The film's climax is one of the most chilling and formally perfect sequences in cinema history. Kesa, seemingly defeated, pretends to give in to Morito. She offers him a terrible deal: she will help him kill her husband Wataru in his sleep, so that she can be “freely” his. Kinugasa orchestrates the nighttime murder scene with a mastery that puts Hitchcock to shame. The use of shadows, sliding panels (fusuma), silence broken only by the chirping of crickets. Morito creeps in the darkness, guided by his murderous lust, and strikes the sleeping figure.
The revelation that Kesa has taken her husband's place, sacrificing herself to save her husband's honor and, in a sense, to “punish” Morito by condemning him to his own guilt, is pure Greek tragedy. It is an act of extreme will, a suicide by proxy that preserves the social order at the highest price. Morito's reaction is not (only) horror; it is annihilation. His obsession, deprived of its object, collapses in on itself.

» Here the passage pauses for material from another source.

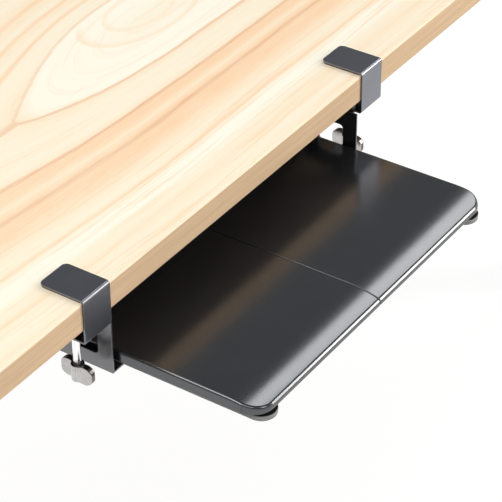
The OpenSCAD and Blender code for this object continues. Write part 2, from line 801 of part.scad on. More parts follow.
desk_top();
leg(-leg_x, leg_ys[0]);  // front_left_leg
leg(leg_x, leg_ys[0]);  // front_right_leg
leg(-leg_x, leg_ys[1]);  // rear_left_leg
leg(leg_x, leg_ys[1]);  // rear_right_leg
leg_plates();
leg_screws();
leg_end_plugs();
levelling_feet();
cross_rail(leg_ys[0]);  // front_rail
cross_rail(leg_ys[1]);  // rear_rail
side_rail(-leg_x);  // left_rail
side_rail(leg_x);  // right_rail
on_left() clamp();  // left_clamp
clamp();  // right_clamp
on_left() grip_pad();  // left_grip_pad
grip_pad();  // right_grip_pad
to_left() jaw_nut();  // left_jaw_nut
jaw_nut();  // right_jaw_nut
to_left() pressure_pad();  // left_pressure_pad
pressure_pad();  // right_pressure_pad
to_left() clamp_screw();  // left_clamp_screw
clamp_screw();  // right_clamp_screw
to_left() wing_knob();  // left_wing_knob
wing_knob();  // right_wing_knob
on_left() side_bracket();  // left_side_bracket
side_bracket();  // right_side_bracket
bracket_bolts();
bracket_nuts();
on_left() glide_liner();  // left_glide_liner
glide_liner();  // right_glide_liner
liner_rivets();
rear_buffers();
on_left() tray_half();  // tray_left_half
tray_half();  // tray_right_half
joiner_plate(joiner_ys[0]);  // front_joiner_plate
joiner_plate(joiner_ys[1]);  // rear_joiner_plate
joiner_screws();
on_left() runner();  // left_runner
runner();  // right_runner
runner_spacers();
runner_screws();
runner_stops();
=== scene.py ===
"""Looks of the computer desk with a clamped-on keyboard tray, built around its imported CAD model."""
import json
import math

import bmesh
import bpy
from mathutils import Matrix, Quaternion, Vector

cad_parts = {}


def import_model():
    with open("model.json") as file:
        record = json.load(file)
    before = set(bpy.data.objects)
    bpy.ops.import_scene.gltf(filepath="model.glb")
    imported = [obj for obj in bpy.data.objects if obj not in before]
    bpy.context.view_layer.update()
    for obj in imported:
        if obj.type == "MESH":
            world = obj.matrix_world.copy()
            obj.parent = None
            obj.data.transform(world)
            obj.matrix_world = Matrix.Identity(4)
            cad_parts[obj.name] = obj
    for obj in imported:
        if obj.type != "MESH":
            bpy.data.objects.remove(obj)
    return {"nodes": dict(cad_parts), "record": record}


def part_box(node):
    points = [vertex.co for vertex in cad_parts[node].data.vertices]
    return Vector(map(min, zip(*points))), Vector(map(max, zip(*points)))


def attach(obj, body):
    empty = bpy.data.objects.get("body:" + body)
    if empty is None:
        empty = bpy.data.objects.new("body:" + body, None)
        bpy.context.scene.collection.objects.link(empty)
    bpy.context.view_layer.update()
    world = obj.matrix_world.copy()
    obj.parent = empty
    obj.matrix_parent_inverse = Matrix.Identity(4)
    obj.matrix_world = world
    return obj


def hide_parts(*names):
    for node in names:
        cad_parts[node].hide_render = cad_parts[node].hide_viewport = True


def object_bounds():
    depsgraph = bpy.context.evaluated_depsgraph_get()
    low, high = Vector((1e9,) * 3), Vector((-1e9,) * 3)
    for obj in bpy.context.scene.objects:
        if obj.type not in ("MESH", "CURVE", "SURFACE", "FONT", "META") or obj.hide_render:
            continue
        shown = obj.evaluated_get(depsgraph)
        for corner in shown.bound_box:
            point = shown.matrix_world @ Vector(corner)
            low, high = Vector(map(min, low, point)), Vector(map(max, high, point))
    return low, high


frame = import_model()
cad_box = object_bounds()

MM = 0.001
TURN = 2 * math.pi
QUARTER = math.pi / 2
SIDES = ("left", "right")
ENDS = ("front", "rear")
WHITE = (1.0, 1.0, 1.0)
WARM_WHITE = (1.0, 0.955, 0.90)
SAME_PLACE = 0.002 * MM

DESK_LOW, DESK_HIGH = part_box("desk_top")
FRONT_Y = DESK_LOW.y
TOP_Z = DESK_HIGH.z


# ---- Node graphs ----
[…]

When Wataru, having discovered the corpse, spares the life of a now catatonic Morito, he does so not out of mercy, but because he understands that death would be a release. The real hell is living with the knowledge of what one has done. And so, Jigokumon closes with the most powerful image: Morito, shaved bald, walking toward exile as a Buddhist monk, away from the gate that gives the film its title. It is not redemption. It is perpetual damnation. It is the condemnation to live forever in the void left by one's own destructive desire.
Jigokumon is a total work of art. It is a film that is admired for its almost unbearable beauty even before one understands its cruelty. It won the Palme d'Or at Cannes and an Oscar, and opened the door to a wave of Japanese color cinema, but few have matched its formal audacity.